O es uno, o es otro. En ningún caso ambos.

La explicación es simple: no hay nada más parecido a la felicidad que el amor. El Ser enamorado es un Ser feliz. Y la felicidad y la pasión por escribir, resulta una conjunción imposible.

El germen de la literatura es una pulsación visceral que surge, en un primer momento, como un impulso más irracional que racional. Un cuento, una novela, son historias que recrean situaciones ficticias. Son verdades alteradas según el deseo del fabulador. El escritor no cuenta lo que fue una historia, sino cómo debió haber sido esa historia. Es un afán de corrección, de cambio, de inconformidad.

Inconformidad, insatisfacción. Son palabras muy cercanas a infelicidad.

Leyendo no pocas biografías he podido comprobar que todos los grandes escritores coinciden en algo: Es la infelicidad lo que los ha hecho escribir sus grandes obras maestras. Han sido la indignación, la furia y el desamor, los verdaderos gestores de la gran literatura.

Sin ser un gran escritor, yo también he tenido la vocación de escribir y he sentido ese impulso, esa necesidad. Aún sabiendo que no habrá reconocimientos, ni premios, ni dinero por ese esfuerzo (salvo pocas excepciones, no en mi caso). He escrito por necesidad sobre cosas que tenía que sacarme de encima porque me sofocaban. Y he podido experimentar en carne propia que cuando fui feliz, nunca pude escribir.


La felicidad es enemiga de la literatura.

Digo todo esto porque creo que me he enamorado.
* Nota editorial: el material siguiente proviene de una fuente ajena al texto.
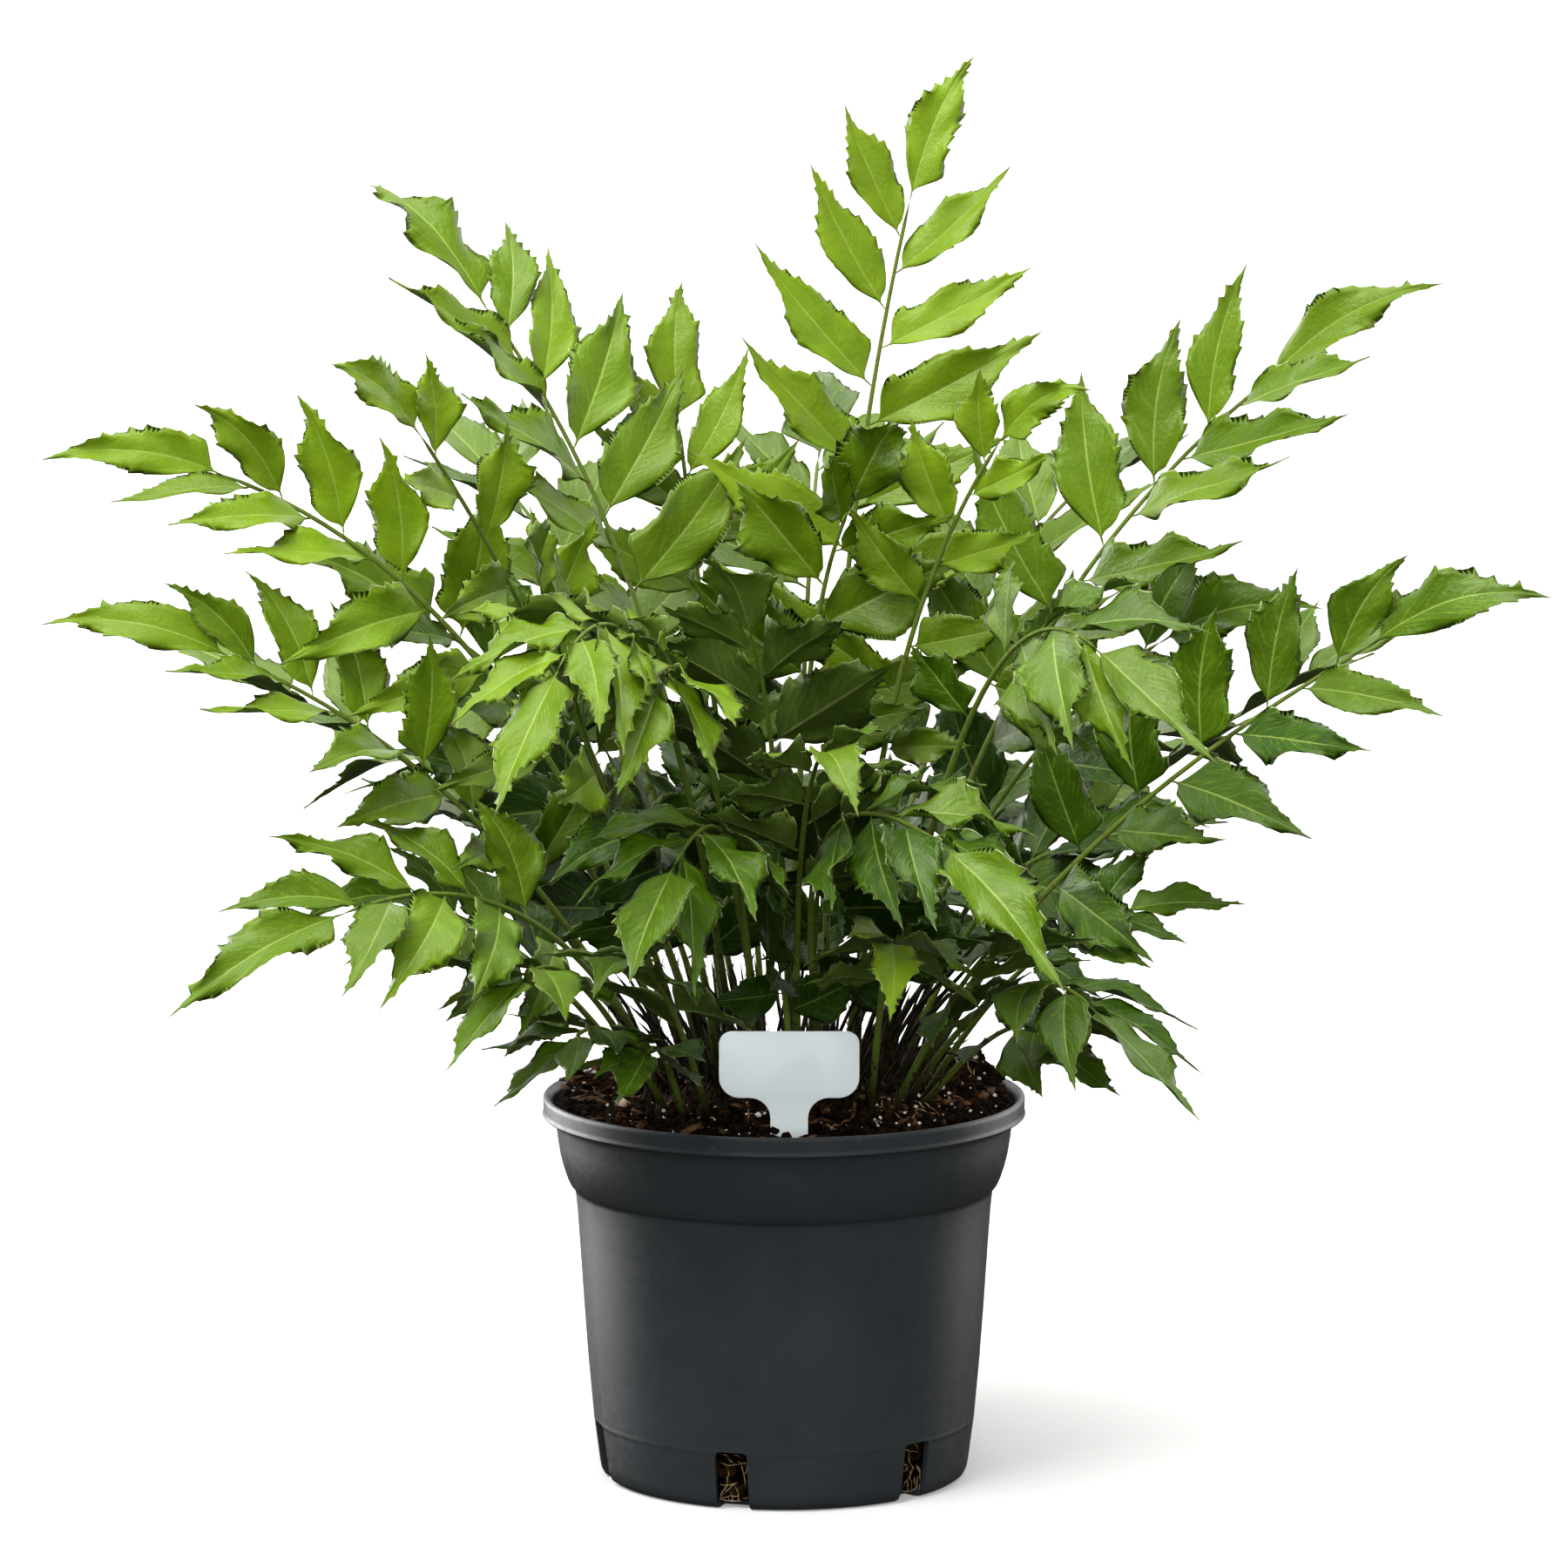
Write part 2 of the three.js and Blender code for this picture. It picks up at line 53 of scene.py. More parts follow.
def addNode(tree, kind, values=None, links=None, **settings):
    # values fill the node's sockets, links join outputs of earlier nodes to them
    node = tree.nodes.new(kind)
    for name, value in settings.items():
        setattr(node, name, value)
    for socket, value in (values or {}).items():
        node.inputs[socket].default_value = value
    for socket, source in (links or {}).items():
        tree.links.new(source, node.inputs[socket])
    return node


def newMaterial(name, values):
    material = bpy.data.materials.new(name)
    material.use_nodes = True
    for socket, value in values.items():
        material.node_tree.nodes["Principled BSDF"].inputs[socket].default_value = value
    return material, material.node_tree


def dressSurface(material, colour, relief, strength, depth, gloss=None):
    # joins a pattern's colour, its relief as bump of a depth in millimetres, and its roughness
    tree = material.node_tree
    bump = addNode(tree, "ShaderNodeBump", {"Strength": strength, "Distance": depth * millimetre},
                   {"Height": relief})
    for socket, source in (("Base Color", colour), ("Roughness", gloss), ("Normal", bump.outputs["Normal"])):
        if source is not None:
            tree.links.new(source, tree.nodes["Principled BSDF"].inputs[socket])
    return material


def patternScale(size):
    # the scale that makes a noise pattern's spots so many millimetres wide
    return 1 / (size * millimetre)


# a Mix node's colour sockets share their names, so they go by number
mixFactor, mixUnder, mixOver, mixResult = 0, 6, 7, 2


def layColour(tree, source, span, strength, under, over):
    # Lays one colour over another, more and more while a pattern's value runs through the span.
    # A colour is a hex text or an earlier layer.
    mask = addNode(tree, "ShaderNodeMapRange", {
        "From Min": span[0], "From Max": span[1], "To Min": strength[0], "To Max": strength[1]},
        {"Value": source})
    values, links = {}, {mixFactor: mask.outputs["Result"]}
    for socket, colour in ((mixUnder, under), (mixOver, over)):
        if isinstance(colour, str):
            values[socket] = linearColour(colour)
        else:
            links[socket] = colour
    return addNode(tree, "ShaderNodeMix", values, links, data_type="RGBA").outputs[mixResult]


def chance(seed, k):
    # the same number between -1 and 1 each time, as the solids use it
    value = math.sin(seed * 12.9898 + k * 78.233) * 43758.5453
    return 2 * (value - math.floor(value)) - 1


def share(seed, k):
    return (chance(seed, k) + 1) / 2


def between(limits, part):
    return limits[0] + (limits[1] - limits[0]) * part


def smoothStep(low, high, value):
    t = min(1.0, max(0.0, (value - low) / (high - low)))
    return t * t * (3 - 2 * t)


def riseAndFall(rise, fall, value):
    # 0, then up to 1 through the rise, and down to 0 again through the fall
    return smoothStep(*rise, value) * (1 - smoothStep(*fall, value))


def curveThrough(points, value):
    # a smooth line through [place, height] points
    last = len(points) - 1
    k = next((i for i in range(last) if value <= points[i + 1][0]), last - 1)
    before, a, b, after = points[max(k - 1, 0)], points[k], points[k + 1], points[min(k + 2, last)]
    span = b[0] - a[0]
    slopeA = (b[1] - before[1]) / (b[0] - before[0])
    slopeB = (after[1] - a[1]) / (after[0] - a[0])
    t = min(1.0, max(0.0, (value - a[0]) / span))
    return ((2 * t ** 3 - 3 * t ** 2 + 1) * a[1] + (t ** 3 - 2 * t ** 2 + t) * span * slopeA
            + (3 * t ** 2 - 2 * t ** 3) * b[1] + (t ** 3 - t ** 2) * span * slopeB)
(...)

Y estoy sintiendo los trastornos propios de esta situación. Y la primera cosa que cambió y lo he notado con mucha claridad es que la realidad ha dejado de dolerme. Lo que antes me jodía, ahora ni siquiera me incomoda. Veo las calles sucias que siempre me han sabido a polvo seco y lo que veo es un cuadro, una pintura, una obra de arte.

Este estado de enamoramiento me acerca peligrosamente a la felicidad. Tanto así, que me ha costado horrores escribir esta pequeña reflexión.
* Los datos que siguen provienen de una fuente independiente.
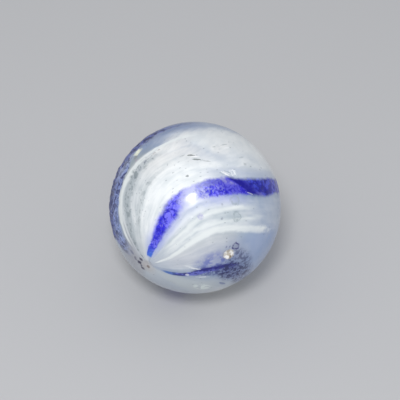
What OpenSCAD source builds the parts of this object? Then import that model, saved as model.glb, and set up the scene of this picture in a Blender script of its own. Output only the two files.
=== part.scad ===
// Glass swirl marble: a solid ball of pale glass with blue ribbons and white strands laid on it while
// hot. They run from the front pole to the back pole and twist on the way, but some begin late or end
// early.
//
// Millimetres and degrees. The origin is the ball's centre and +Z is up. The swirl's axis is Y: the
// front pole, where the ball was broken off its glass rod, is at -Y, and the back pole is at +Y.
// A place on the ball is given by its angle from the front pole and its turn about the swirl's axis.
// The turn is counted from +Z, anticlockwise as the front pole is looked at, and leaves out the twist,
// so it stays the same all along a strand.

/* [Ball] */
// Diameter of the ball
ball_d = 16; // [13:0.5:25]
// How far ribbons and strands stand out of the ball
laid_proud = 0.04; // [0.02:0.01:0.08]
// Angle from each pole at which ribbons and strands begin or end, if nothing else is given for them
laid_start = 9; // [8:1:12]

/* [Twist] */
// Turn of a strand for each degree from the front pole, once the twist has set in
twist_rate = 0.9; // [0:0.05:1.1]
// Angle from the front pole at which the twist sets in
twist_start = 56; // [40:1:80]
// Stretch over which the twist sets in
twist_ease = 15; // [5:1:25]

/* [Blue ribbons] */
// Width of the front ribbon, half-way between the poles
front_ribbon_w = 2.1; // [1.8:0.1:2.4]
// Turn of the front ribbon
front_ribbon_turn = -7; // [-8:0.5:-6.5]
// Width of the side ribbon, half-way between the poles
side_ribbon_w = 4.4; // [3.5:0.1:4.8]
// Turn of the side ribbon
side_ribbon_turn = 76; // [76:0.5:80]
// Angle from the front pole at which the side ribbon begins
side_ribbon_start = 18; // [12:1:24]
// Width of the back ribbon, half-way between the poles
back_ribbon_w = 2.3; // [1.8:0.1:2.6]
// Turn of the back ribbon
back_ribbon_turn = 192; // [190:0.5:194]
// Angle from the front pole at which the back ribbon and the strands beside it begin
back_start = 42; // [36:1:60]
// Width of the short ribbon, half-way between the poles
short_ribbon_w = 1; // [0.6:0.1:1.2]
// Turn of the short ribbon where it begins
short_ribbon_turn = -100; // [-103:0.5:-98]
// Turn that the short ribbon gains for each degree from the front pole
short_ribbon_drift = 0.45; // [0.3:0.05:0.5]
// Angle from the front pole at which the short ribbon frays out
short_ribbon_end = 60; // [45:1:65]

/* [White strands] */
// Width of a strand, half-way between the poles
strand_w = 1.4; // [0.8:0.1:1.6]
// Least distance between the middles of two strands, half-way between the poles
strand_pitch = 2; // [1.9:0.1:2.4]
// Width of the bright strand beside the side ribbon
bright_strand_w = 0.9; // [0.5:0.1:1.1]
// Turn of the bright strand beside the side ribbon
bright_strand_turn = 54; // [52:0.5:54]
// Angle from the front pole at which the strands below the front ribbon end
lower_strand_end = 92; // [70:1:110]

/* [Pole scars] */
// Width of the scar at the front pole
front_scar_w = 1; // [0.6:0.1:1.3]
// Depth of the scar at the front pole
front_scar_deep = 0.1; // [0.05:0.01:0.15]
// Width of the scar at the back pole
back_scar_w = 0.8; // [0.6:0.1:1.3]
// Depth of the scar at the back pole
back_scar_deep = 0.06; // [0.05:0.01:0.15]

/* [Chips] */
// Width of the large chip
large_chip_w = 0.9; // [0.5:0.1:1]
// Depth of the large chip
large_chip_deep = 0.16; // [0.08:0.01:0.25]
// Angle of the large chip from the front pole
large_chip_angle = 55; // [50:1:70]
// Width of the small chip
small_chip_w = 0.6; // [0.3:0.05:0.8]
// Depth of the small chip
small_chip_deep = 0.08; // [0.04:0.01:0.15]
// Angle of the small chip from the front pole
small_chip_angle = 80; // [70:1:90]

/* [Hidden] */

ball_r = ball_d / 2;
laid_r = ball_r + laid_proud;
laid_end = 180 - laid_start;

// Facets round the ball and round a scoop
ball_facets = 64;
scoop_facets = 24;

// A band's cutting wedge reaches from well inside the ball to well outside it, in steps of this angle
wedge_inner_r = ball_r * 0.7;
wedge_outer_r = ball_r * 1.2;
wedge_step = 12;

// Turns at which each field of white strands begins and ends, between the ribbons
front_field = [2, 40];
lower_field = [-60, -17];
back_fields = [[118, 178], [204, 246]];

// The large chip lies in bare glass below the strands, and the small one in the side ribbon
large_chip_turn = -67;
small_chip_turn = 68;

// Turn that the twist adds at an angle from the front pole: none near that pole, and a steady rate
// beyond the start, with a smooth bend between the two
function twist(angle) =
    let (past = angle - twist_start)
    -twist_rate / 2 * (past + sqrt(past * past + twist_ease * twist_ease));

// Point on a ball of radius 1
function toward(angle, turn) =
    let (twisted = turn + twist(angle))
    [-sin(angle) * sin(twisted), -cos(angle), sin(angle) * cos(twisted)];

// Turn that a width on the ball takes up, half-way between the poles
function turn_of(width) = width / ball_r * 180 / PI;

// Turns of the white strands that fill a field
function strand_turns(field) =
    let (span = field[1] - field[0], count = floor(span / turn_of(strand_pitch)))
    [for (i = [0 : count - 1]) field[0] + span * (i + 0.5) / count];

// Strip of laid-on glass: a twisted wedge along the strip, cut to the laid-on glass's radius
module band(turn, width, start = laid_start, end = laid_end, drift = 0) {
    half = turn_of(width) / 2;
    steps = ceil((end - start) / wedge_step);
    points = [
        for (i = [0 : steps])
        let (along = (end - start) * i / steps, angle = start + along, middle = turn + drift * along)
        each [
            toward(angle, middle - half) * wedge_inner_r,
            toward(angle, middle + half) * wedge_inner_r,
            toward(angle, middle + half) * wedge_outer_r,
            toward(angle, middle - half) * wedge_outer_r
        ]
    ];
    walls = [
        for (i = [0 : steps - 1], k = [0 : 3])
        let (a = 4 * i + k, b = 4 * i + (k + 1) % 4)
        each [[a, b + 4, b], [a, a + 4, b + 4]]
    ];
    last = 4 * steps;
    ends = [[0, 1, 2, 3], [last + 3, last + 2, last + 1, last]];
    intersection() {
        sphere(r = laid_r, $fn = ball_facets);
        polyhedron(points, concat(walls, ends));
    }
}

// Shallow round hollow: a small ball that meets the surface in a circle of the given width
module scoop(surface_r, width, deep, angle, turn) {
    rise = surface_r - sqrt(surface_r * surface_r - width * width / 4);
    below_rim = deep - rise;
    cutter_r = (width * width / 4 + below_rim * below_rim) / (2 * below_rim);
    translate(toward(angle, turn) * (surface_r - deep + cutter_r))
    sphere(r = cutter_r, $fn = scoop_facets);
}

module base_glass() {
    color("lightsteelblue") sphere(r = ball_r, $fn = ball_facets);
}

module blue_ribbons() {
    color("mediumblue") {
        band(front_ribbon_turn, front_ribbon_w);
        band(side_ribbon_turn, side_ribbon_w, start = side_ribbon_start);
        band(back_ribbon_turn, back_ribbon_w, start = back_start);
        band(short_ribbon_turn, short_ribbon_w, end = short_ribbon_end, drift = short_ribbon_drift);
    }
}

module white_strands() {
    color("white") {
        for (turn = strand_turns(front_field))
            band(turn, strand_w);
        for (turn = strand_turns(lower_field))
            band(turn, strand_w, end = lower_strand_end);
        for (field = back_fields, turn = strand_turns(field))
            band(turn, strand_w, start = back_start);
        band(bright_strand_turn, bright_strand_w);
    }
}

module wear() {
    scoop(ball_r, front_scar_w, front_scar_deep, 0, 0);
    scoop(ball_r, back_scar_w, back_scar_deep, 180, 0);
    scoop(ball_r, large_chip_w, large_chip_deep, large_chip_angle, large_chip_turn);
    scoop(laid_r, small_chip_w, small_chip_deep, small_chip_angle, small_chip_turn);
}

module marble() {
    difference() {
        union() {
            base_glass();
            blue_ribbons();
            white_strands();
        }
        wear();
    }
}

marble();
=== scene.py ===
# %% [markdown]
# # A glass swirl marble
# This lesson dresses one small object: a toy marble, a ball of pale glass with blue ribbons and
# milky strands laid on it while it was hot. The ball was turned at both ends as it was closed, so
# every strand starts at the front pole, runs straight for a while and then sweeps round.
# The CAD model gives the true size and the laid-on bands. Here we build a finer skin for it, with
# its pits, chips and scars as real relief, and mix its colours in the shader.

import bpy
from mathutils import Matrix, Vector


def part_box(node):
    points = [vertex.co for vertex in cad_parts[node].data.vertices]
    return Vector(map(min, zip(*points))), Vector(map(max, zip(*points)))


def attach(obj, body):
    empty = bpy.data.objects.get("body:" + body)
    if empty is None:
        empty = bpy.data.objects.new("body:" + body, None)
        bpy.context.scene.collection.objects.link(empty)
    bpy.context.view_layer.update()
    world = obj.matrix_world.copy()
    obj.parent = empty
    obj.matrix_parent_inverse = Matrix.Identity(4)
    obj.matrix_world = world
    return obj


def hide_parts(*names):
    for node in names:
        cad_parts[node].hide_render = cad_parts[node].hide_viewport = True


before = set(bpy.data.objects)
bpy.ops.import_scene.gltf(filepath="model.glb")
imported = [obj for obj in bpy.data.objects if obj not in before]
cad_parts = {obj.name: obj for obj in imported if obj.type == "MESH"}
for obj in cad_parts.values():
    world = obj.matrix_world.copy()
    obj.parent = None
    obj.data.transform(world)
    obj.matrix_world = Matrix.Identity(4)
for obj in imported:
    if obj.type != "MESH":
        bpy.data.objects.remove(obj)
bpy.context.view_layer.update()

import math

import bpy
import numpy as np
from mathutils import Vector

# %% [markdown]
# ## Sizes
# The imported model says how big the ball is. Its outermost glass is the laid-on glass, which stands
# a hair proud of the base glass. We keep every length in metres, and a place on the ball is two
# angles in degrees: the *angle* from the front pole, which points along -Y, and the *turn* about
# that axis from +Z. The turn leaves out the twist, so it stays the same all along a strand. The
# ball's middle is the origin. The middle of its box would be slightly off, because the scars at the
# two poles differ in depth.

# %% The ball's sizes
MM = 0.001
low_corner, high_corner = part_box("marble")
LAID_PROUD = 0.04 * MM
LAID_R = max(high_corner[i] - low_corner[i] for i in range(3)) / 2
BALL_R = LAID_R - LAID_PROUD
LAID_START = 9
print(f"ball radius {BALL_R / MM:.2f} mm, laid-on glass reaches {LAID_R / MM:.2f} mm")

# %% [markdown]
# ## The twist
# A strand has no twist near the front pole. Beyond a certain angle it turns at a steady rate, and
# a hyperbola joins the two stretches softly. The mesh lays its columns by this law, and the shader
# its marks.

# %% The twist law
TWIST_RATE = 0.9
TWIST_START = 56
TWIST_EASE = 15


def twist(angle):
    """Turn added: minus half the rate times (beyond + root of beyond squared plus ease squared)."""
    beyond = angle - TWIST_START
    return -TWIST_RATE / 2 * (beyond + np.sqrt(beyond**2 + TWIST_EASE**2))


def toward(angle, turn):
    """Unit vector at a place, with a the angle and t the turn after twisting.

    Its parts are minus sin a times sin t, minus cos a, and sin a times cos t.
    """
    a, t = np.radians(angle), np.radians(turn + twist(angle))
    return np.stack([-np.sin(a) * np.sin(t), -np.cos(a), np.sin(a) * np.cos(t)], axis=-1)


def wrapped(turn):
    """The same turn between -180 and 180."""
    return (turn + 180) % 360 - 180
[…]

Trato, sin embargo, de no perder objetividad para registrar los cambios que experimento. Con mis cinco sentidos alertas, analizo cada cosa que me pasa. Siento el paso del amor por mi cuerpo. Siento cómo me inunda, me ablanda y me fagocita. El amor, como la mejor de las vacunas, extermina sin misericordia los gérmenes de la literatura.


Es un acertado símil entre la medicina y la vocación literaria.

Me siento entonces como el médico peruano Daniel Alcides Carrión, quien se inoculó el virus de la verruga a sí mismo para poder estudiarla mejor. Es una cosa héroes lo que él hizo. Gracias a él, la medicina dio un gran avance para encontrar la cura definitiva.

Pero también sé, y no debo olvidar, que ese sacrificio le costó la vida.